Barclays Capital analysts say that up to 3.1 million loans are candidates for HARP but only 894,000 have used the program to refinance. FHFA estimate that this number could double under the new program
In the past borrowers could only refinance a mortgage that was 25% more than the current home’s value. With an estimated 11 million borrowers considered to be underwater in their loan, this initial qualification excluded the majority of homeowners.
Today, the new program appears to be a beacon of light for man. Rick Sharga, EVP/Carrington Mortgage Services believes its possible for the new program to double the number of refinanced mortgages because those who are even submerged deeply underwater can qualify.
New vs. Old HARP
The old HARP program, originally designed to breathe life back into underwater borrowers, required a slew of standards to be met. Instead of providing refinance relief for millions of homeowners, it only helped a small fraction.
This October, the Obama administration unveiled an updated HARP program that slashed a number of those requirements, including the mandate for obtaining an appraisal.

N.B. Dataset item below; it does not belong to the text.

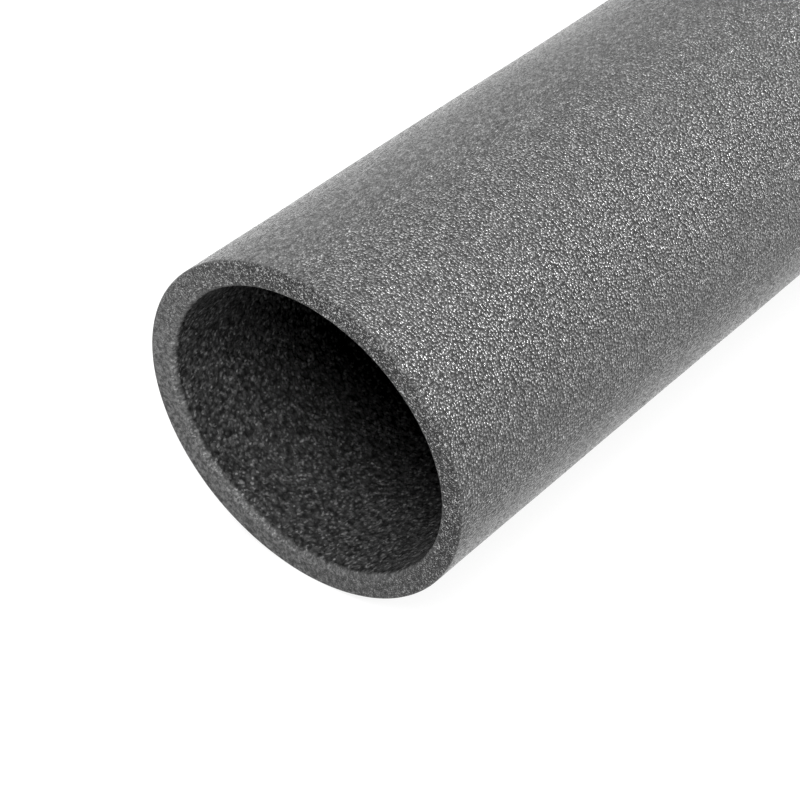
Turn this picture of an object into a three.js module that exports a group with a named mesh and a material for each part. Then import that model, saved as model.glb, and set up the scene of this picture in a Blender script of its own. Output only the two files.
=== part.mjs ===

Other changes include the elimination of the 125% LTV restriction and certain fees are being waived to get the process chugging forward. The program can only be applied toward Fannie Mae or Freddie Mac backed mortgages and the homeowner must be current with loan payments for at least the last six months.
Another major bonus is that the new guidelines allow you to refinance through any participating lender--so once the guidelines are announced borrowers can start shopping.
The new plan is available to homeowners in all 50 states, but specifically geared toward easing a tanked housing market in Arizona, California, Florida, Michigan and Nevada says senior analyst Greg McBride with Bankrate.com.
So if you are a homeowner who owes $100,000 on your current mortgage but now it’s worth only $50,000, new HARP is ripe for you. Old HARP would not have been able to help because of the 125% LTV ratio. With that cap gone, more sinking homeowners may be saved.
Plus with rock-bottom rates like 3.99% for a 30-year mortgage or 3.3% for a 15 year; borrowers who seek refinancing are going to save a decent amount. Mortgage lenders are urging borrowers to begin the process soon as demand may soar in the coming weeks.